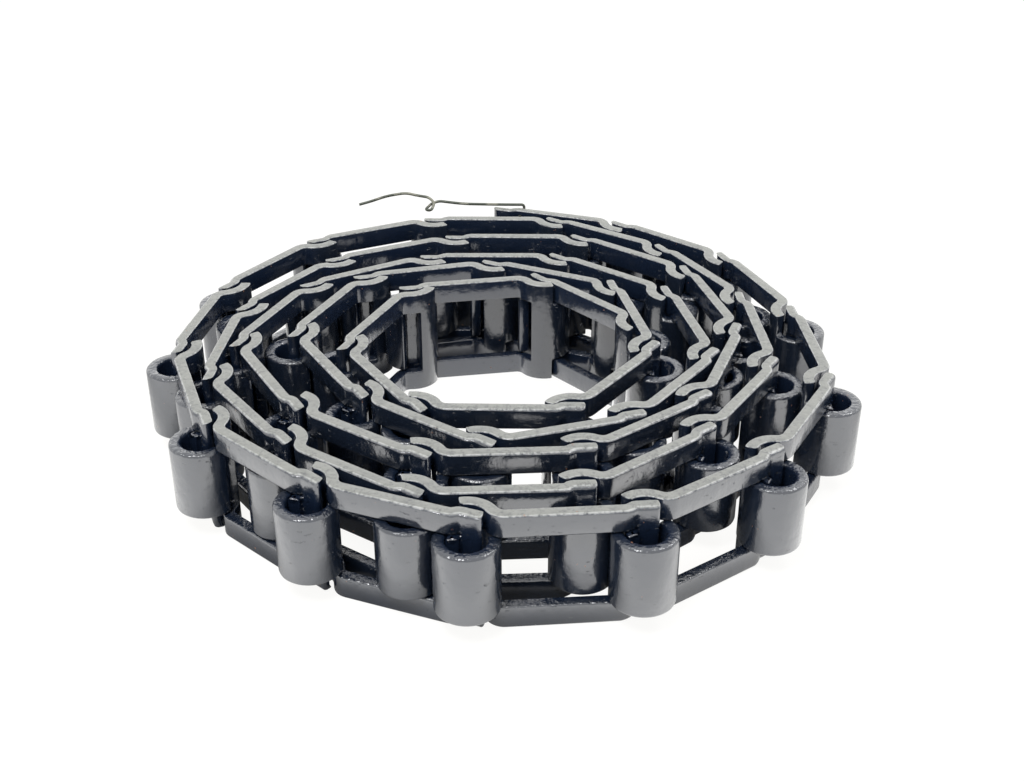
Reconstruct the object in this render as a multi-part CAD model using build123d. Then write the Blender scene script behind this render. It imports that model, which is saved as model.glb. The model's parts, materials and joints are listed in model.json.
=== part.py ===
"""Coil of pressed-steel detachable conveyor chain, tied with a twist of wire.

Every link is one stamping of steel strip: two sidebars round an open window,
an end bar at the front and a hook at the back. The hook passes up through the
window of the link ahead of it in the coil and curls round that link's end bar,
so each joint turns about the middle of the hook without a pin.

Link frame: origin at the middle of its own hook, +X along the link towards its
end bar, +Y to the inside of the coil, Z across the strip. The coil lies on its
side, so Z is also up. Millimetres and degrees.
"""
from build123d import *
import os
from math import asin, atan, cos, degrees, hypot, radians, sin, sqrt, tan
import numpy as np

# ---- the chain -------------------------------------------------------------
LINKS = 52              # links in the coil
PITCH = 58.75           # middle of one hook to middle of the next
STRIP = 4.4             # thickness of the steel strip
WIDTH = 45.5            # over both sidebars
SIDEBAR = 8.7           # width of one sidebar
HOOK_BORE = 14.2        # inside diameter of the hook

# ---- the back of a link: root and hook ---------------------------------------
PLATE_SET = 0.8         # sidebars lie this far inside the line of the joints
ROOT_REACH = 13.0       # where the sidebars come straight, ahead of the hook's middle
ROOT_TIP = 101.0        # angle at which the full-width root ends
TIP_BEVEL = 8.0         # how much sooner its hollow side ends
WINDOW_START = 50.0     # angle on the root where the window begins
HOOK_END = 372.0        # angle at which the hook's tongue ends
TONGUE_PLAY = 0.3       # tongue to each side of the window it passes through

# ---- the front of a link: end bar ----------------------------------------------
BAR_SET = 1.8           # end bar is pressed this far inwards from the sidebars
SET_LENGTH = 4.6        # length of that offset
BAR_BACK = 2.4          # from the offset to the middle of the next hook
BAR_FRONT = 4.8         # end bar runs on past the middle of the next hook
FOLD = 2.6              # mean radius of the fold between the end bar and its lip
LIP_END = 212.0         # angle at which the lip ends inside the hook
HINGE_PLAY = 0.3        # lip to the bore of the hook

# ---- the coil --------------------------------------------------------------------
BEND_MOST = 56.5        # a joint folds no further than this
FIRST_BEND = 57.0       # the free inner link, folded right up to its stop
ROOT_ROOM = 40.0        # arc kept free for the next root, beyond the fold itself
LAYER_GAP = 0.4         # between one turn and the turn it lies on
FREE_END_HEADING = 161.5    # direction in which the outer end bar points

# ---- the tie wire ------------------------------------------------------------------
WIRE = 1.3              # diameter
WIRE_PLAY = 0.45        # wire to the steel that it passes round
TIE_BACK = 1.75         # from the hooked wire to where the sidebar is set down
TIE_TAIL = 3.0          # hook of the wire ends this far below its run
TIE_ARCH = 6.2          # rise of the arch over the run
TIE_TURN = 1.3          # mean radius of its bends round the sidebar
TIE_CORNERS = 3         # number of those bends

# ---- sizes that follow ----------------------------------------------------------------
half = STRIP / 2
hook_mid = HOOK_BORE / 2 + half
root_depth = hook_mid - PLATE_SET
root_turn = 2 * degrees(atan(root_depth / ROOT_REACH))
knee_mid = ROOT_REACH / sin(radians(root_turn)) - hook_mid
set_turn = 2 * degrees(atan(BAR_SET / SET_LENGTH))
set_mid = SET_LENGTH / (2 * sin(radians(set_turn)))
set_front = PITCH - BAR_BACK
set_back = set_front - SET_LENGTH
bar_line = PLATE_SET + BAR_SET
lip_mid = HOOK_BORE / 2 - HINGE_PLAY - half
fold_back = sqrt((lip_mid - FOLD) ** 2 - (bar_line - FOLD) ** 2)
fold_angle = 180 - degrees(asin((bar_line - FOLD) / (lip_mid - FOLD)))
tie_at = set_back - TIE_BACK
sample = STRIP / 4      # spacing of the points that feel for the turn inside
window_low = SIDEBAR
window_high = WIDTH - SIDEBAR


def sidebar_path():
    """Middle line of a sidebar, from the tip of the root to the front of the end bar."""
    return Curve() + [
        CenterArc((0, 0), hook_mid, ROOT_TIP, 90 - root_turn - ROOT_TIP),
        CenterArc((ROOT_REACH, PLATE_SET + knee_mid), knee_mid, -90 - root_turn, root_turn),
        Line((ROOT_REACH, PLATE_SET), (set_back, PLATE_SET)),
        CenterArc((set_back, PLATE_SET + set_mid), set_mid, -90, set_turn),
        CenterArc((set_front, bar_line - set_mid), set_mid, 90 + set_turn, -set_turn),
        Line((set_front, bar_line), (PITCH + BAR_FRONT, bar_line)),
    ]


def root_path():
    """Middle line of the cross strip that joins the sidebars at the back."""
    return CenterArc((0, 0), hook_mid, ROOT_TIP, WINDOW_START - ROOT_TIP)


def tongue_path():
    """Middle line of the tongue that curls round the next link's end bar."""
    return CenterArc((0, 0), hook_mid, WINDOW_START, HOOK_END - WINDOW_START)


def bar_path():
    """Middle line of the end bar between the sidebars, with its curled lip."""
    return Curve() + [
        Line((PITCH + BAR_FRONT, bar_line), (PITCH - fold_back, bar_line)),
        CenterArc((PITCH - fold_back, bar_line - FOLD), FOLD, 90, fold_angle - 90),
        CenterArc((PITCH, 0), lip_mid, fold_angle, LIP_END - fold_angle),
    ]


def strip(path, low, high):
    """Strip of the chain's thickness along a path, between two heights."""
    return Pos(0, 0, low) * extrude(trace(path, STRIP), high - low)


def tip_bevel():
    """Wedge that slants the end of the root, so that the joint can fold further."""
    inner, outer = hook_mid - STRIP, hook_mid + half
    corners = [
        (radius * cos(radians(angle)), radius * sin(radians(angle)))
        for radius, angle in (
            (inner, ROOT_TIP - TIP_BEVEL * 1.5),
            (outer, ROOT_TIP),
            (inner, ROOT_TIP + TIP_BEVEL),
        )
    ]
    return make_face(Polyline(*corners, close=True))


def make_link():
    """One pressed link, hook at the origin and end bar at PITCH."""
    sidebar = trace(sidebar_path(), STRIP) - tip_bevel()
    root = trace(root_path(), STRIP) - tip_bevel()
    link = extrude(sidebar, SIDEBAR)
    link += Pos(0, 0, window_high) * extrude(sidebar, SIDEBAR)
    link += Pos(0, 0, window_low) * extrude(root, window_high - window_low)
    link += strip(bar_path(), window_low, window_high)
    link += strip(tongue_path(), window_low + TONGUE_PLAY, window_high - TONGUE_PLAY)
    return link


# ---- winding the coil ---------------------------------------------------------
def points(*paths):
    """Evenly spaced points along paths in the XY plane."""
    found = []
    for edge in (edge for path in paths for edge in path.edges()):
        count = int(edge.length / sample) + 2
        found += [edge @ (k / (count - 1)) for k in range(count)]
    return np.array([(point.X, point.Y) for point in found])


def moved(shape, place):
    """Points of a shape in the link frame, carried to a place in the coil."""
    x, y, heading = place
    c, s = cos(radians(heading)), sin(radians(heading))
    return shape @ np.array([[c, s], [-s, c]]) + (x, y)


def touching(shape, others):
    """True where two sets of middle lines come nearer than steel allows."""
    if not len(others):
        return False
    gaps = ((shape[:, None] - others[None, :]) ** 2).sum(axis=2)
    return gaps.min() < (STRIP + LAYER_GAP) ** 2


def joint_ahead(place):
    """Middle of the hook that holds the end bar of a link."""
    x, y, heading = place
    return x + PITCH * cos(radians(heading)), y + PITCH * sin(radians(heading))


def wind():
    """Places (x, y, heading) of the links, from the free hook inside outwards.

    Each link folds inwards until it lies on the turn inside it, at the height
    of the sidebars or at the height of the hooks, or until its joint is
    folded as far as it goes. Room is kept for the next link's root and hook.
    """
    sidebars = points(sidebar_path())
    middles = points(root_path(), tongue_path(), bar_path())
    next_root = points(CenterArc((PITCH, 0), hook_mid, WINDOW_START, BEND_MOST + ROOT_ROOM))
    next_hook = points(CenterArc((PITCH, 0), hook_mid, 0, 360))
    levels = ((sidebars, next_root), (middles, next_hook))

    def fits(place, laid):
        for own, ahead in levels:
            reach = np.vstack((own, ahead))
            here = moved(reach, place)
            for other in laid[:-1]:
                if hypot(other[0] - place[0], other[1] - place[1]) < 3 * PITCH:
                    if touching(here, moved(own, other)):
                        return False
            if laid and touching(moved(ahead, place), moved(own, laid[-1])):
                return False
        return True

    laid = [(0.0, 0.0, 0.0)]
    while len(laid) < LINKS:
        x, y = joint_ahead(laid[-1])
        heading = laid[-1][2]
        bend = FIRST_BEND if len(laid) == 1 else BEND_MOST
        free = bend
        while not fits((x, y, heading + free), laid):
            free -= 1
        tight = min(free + 1, bend)
        for _ in range(5):
            middle = (free + tight) / 2
            if fits((x, y, heading + middle), laid):
                free = middle
            else:
                tight = middle
        laid.append((x, y, heading + free))

    # Turn the coil so that its free end points the right way, then centre it.
    turn = FREE_END_HEADING - laid[-1][2]
    laid = [(*moved(np.array([place[:2]]), (0, 0, turn))[0], place[2] + turn) for place in laid]
    spread = np.vstack([moved(np.vstack((sidebars, middles)), place) for place in laid])
    x, y = (spread.min(axis=0) + spread.max(axis=0)) / 2
    return [(place[0] - x, place[1] - y, place[2]) for place in laid]


# ---- the tie wire ---------------------------------------------------------------
def tangent_runs(corners):
    """Straight runs joined by tangent arcs: tight ones round the sidebar, then wide."""
    corners = [Vector(*corner) for corner in corners]
    runs = [(b - a).length for a, b in zip(corners, corners[1:])]
    edges = []
    start = corners[0]
    for k in range(1, len(corners) - 1):
        back = (corners[k - 1] - corners[k]).normalized()
        on = (corners[k + 1] - corners[k]).normalized()
        half_angle = radians(back.get_angle(on)) / 2
        radius = 0.45 * min(runs[k - 1], runs[k]) * tan(half_angle)
        if k <= TIE_CORNERS:
            radius = TIE_TURN
        cut = radius / tan(half_angle)
        arc_middle = corners[k] + (back + on).normalized() * (radius / sin(half_angle) - radius)
        edges.append(Line(start, corners[k] + back * cut))
        edges.append(ThreePointArc(corners[k] + back * cut, arc_middle, corners[k] + on * cut))
        start = corners[k] + on * cut
    edges.append(Line(start, corners[-1]))
    return Wire(edges)


def make_tie_wire():
    """Wire hooked round the upper sidebar of the outermost link, in its frame.

    It runs on past the end bar over the top of the coil, with one small loop
    and an arch.
    """
    off = WIRE / 2 + WIRE_PLAY
    inside = PLATE_SET + half + off
    outside = PLATE_SET - half - off
    under = window_high - off
    over = WIDTH + off
    corners = [
        (tie_at, inside, over - TIE_TAIL),
        (tie_at, inside, under),
        (tie_at, outside, under),
        (tie_at, outside, over),
        (tie_at + 10, 1.5, over + 0.3),
        (tie_at + 27, 8.9, over + 1.3),
        (tie_at + 38.2, 11.9, over + 2.5),
        (tie_at + 41.4, 13.7, over + 1.5),
        (tie_at + 42.6, 19.2, over + 0.2),
        (tie_at + 39.5, 18.9, over + 0.2),
        (tie_at + 39.6, 14.3, over + 2.3),
        (tie_at + 43.1, 12.9, over + 4.2),
        (tie_at + 47.8, 14.4, over + TIE_ARCH - 1.3),
        (tie_at + 53.6, 15.9, over + TIE_ARCH),
        (tie_at + 62.8, 18.2, over + TIE_ARCH - 1.9),
        (tie_at + 70.1, 20.6, over + 1.5),
        (tie_at + 75.1, 23, over + 0.2),
    ]
    path = tangent_runs(corners)
    return sweep(Plane(origin=path @ 0, z_dir=path % 0) * Circle(WIRE / 2), path=path)


# ---- the parts --------------------------------------------------------------------
os.makedirs("parts", exist_ok=True)
link = make_link()
places = wind()
for number, place in enumerate(places, 1):
    x, y, heading = map(float, place)
    export_step(Pos(x, y, 0) * Rot(0, 0, heading) * link, f"parts/link_{number:02d}.step")
tail_x, tail_y, tail_heading = map(float, places[-1])
tie_wire = Pos(tail_x, tail_y, 0) * Rot(0, 0, tail_heading) * make_tie_wire()
export_step(tie_wire, "parts/tie_wire.step")
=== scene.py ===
"""Dressing for a coil of pressed-steel detachable conveyor chain.

Each operator makes one group of pieces of the coil, and the panel in the
sidebar lists them in the order in which they are used.
"""
import json
import math

import bmesh
import bpy
import numpy as np
from bpy.props import FloatProperty, FloatVectorProperty, IntProperty, PointerProperty
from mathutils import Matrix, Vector


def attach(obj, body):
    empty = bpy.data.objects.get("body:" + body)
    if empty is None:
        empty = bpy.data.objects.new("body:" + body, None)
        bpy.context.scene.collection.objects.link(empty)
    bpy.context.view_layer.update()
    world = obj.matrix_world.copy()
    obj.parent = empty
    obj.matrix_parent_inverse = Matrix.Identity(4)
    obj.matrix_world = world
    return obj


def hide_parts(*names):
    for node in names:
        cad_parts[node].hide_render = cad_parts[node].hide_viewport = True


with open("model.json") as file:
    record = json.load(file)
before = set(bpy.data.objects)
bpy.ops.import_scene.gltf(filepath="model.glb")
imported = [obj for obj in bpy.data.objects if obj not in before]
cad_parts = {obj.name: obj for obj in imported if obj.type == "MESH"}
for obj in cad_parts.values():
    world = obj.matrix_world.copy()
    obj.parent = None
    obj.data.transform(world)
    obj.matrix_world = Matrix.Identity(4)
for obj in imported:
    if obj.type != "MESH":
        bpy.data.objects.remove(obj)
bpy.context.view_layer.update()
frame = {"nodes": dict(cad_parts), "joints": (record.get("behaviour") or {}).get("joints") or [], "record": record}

bl_info = {
    "name": "Conveyor Chain Coil",
    "version": (1, 0, 0),
    "blender": (4, 5, 0),
    "location": "3D View > Sidebar > Chain",
    "description": "Enamelled links, tie wire and stage for a coil of conveyor chain",
    "category": "Object",
}

LINK_NODES = sorted(name for name in frame["nodes"] if name.startswith("link_"))
PIVOTS = {joint["child"]: Vector(joint["pos_m"]) for joint in frame["joints"]}
BODY_OF = {
    node: body
    for body, nodes in frame["record"]["behaviour"]["bodies"].items()
    for node in nodes
}

SET_LENGTH = 0.0046                 # run of the step down to the end bar
BAR_BACK = 0.0024                   # the end bar's flat starts this far behind the joint
BAR_FRONT = 0.0048                  # and ends this far in front of it
LIP_FOLD = 0.0026                   # radius of the fold between end bar and lip
HINGE_PLAY = 0.0003                 # lip to hook
LIP_REACH = 0.008                   # how far behind the joint the lip gets the painted shade of the hollow side
WINDOW_START = math.radians(50.0)   # angle on the hook where the root ends
HOOK_END = math.radians(372.0)      # angle on the hook where its curl ends
LIP_END = math.radians(212.0)       # angle about the joint where the lip's curl ends
TOUCH = 1e-5                        # heights this near are the same
NEAR_TIP = 0.15                     # edges within this angle of the root's tip belong to it
AT_TIP = 0.01                       # points within this angle of the root's tip are on it
SHARP = math.radians(50.0)          # edges that turn more than this are rounded
SMOOTH = math.radians(35.0)         # edges that turn less than this are shaded smooth
LINKS_IN_PIECE = 9                  # links that are joined to one mesh in the coil
COIL_HOLE = 0.060                   # radius inside the coil within which the floor's mirrored glow is dimmed as painted shade
COIL_EDGE = 0.134                   # radius from which the floor's mirrored glow is full; closer in, down to the hole, it is a painted shadow of the coil
LAMPS = (                           # name, place, size in metres, power in watts
    ("soft_key", (-0.35, -0.6, 1.2), 0.4, 11.0),
    ("soft_fill", (0.7, 0.3, 1.1), 0.4, 6.0),
)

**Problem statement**
Reproduce exactly, please, only the lines from the start of the data above to the line that contains "HOOK_BORE = 14.2", with both ends kept.

**Output**
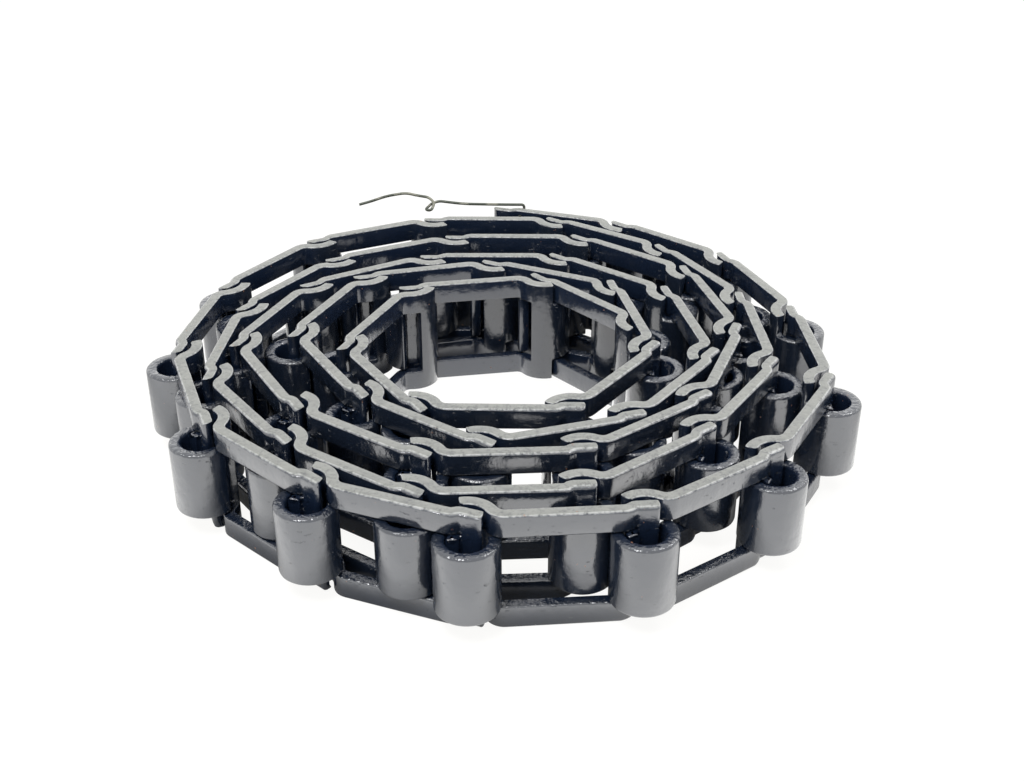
Reconstruct the object in this render as a multi-part CAD model using build123d. Then write the Blender scene script behind this render. It imports that model, which is saved as model.glb. The model's parts, materials and joints are listed in model.json.
=== part.py ===
"""Coil of pressed-steel detachable conveyor chain, tied with a twist of wire.

Every link is one stamping of steel strip: two sidebars round an open window,
an end bar at the front and a hook at the back. The hook passes up through the
window of the link ahead of it in the coil and curls round that link's end bar,
so each joint turns about the middle of the hook without a pin.

Link frame: origin at the middle of its own hook, +X along the link towards its
end bar, +Y to the inside of the coil, Z across the strip. The coil lies on its
side, so Z is also up. Millimetres and degrees.
"""
from build123d import *
import os
from math import asin, atan, cos, degrees, hypot, radians, sin, sqrt, tan
import numpy as np

# ---- the chain -------------------------------------------------------------
LINKS = 52              # links in the coil
PITCH = 58.75           # middle of one hook to middle of the next
STRIP = 4.4             # thickness of the steel strip
WIDTH = 45.5            # over both sidebars
SIDEBAR = 8.7           # width of one sidebar
HOOK_BORE = 14.2        # inside diameter of the hook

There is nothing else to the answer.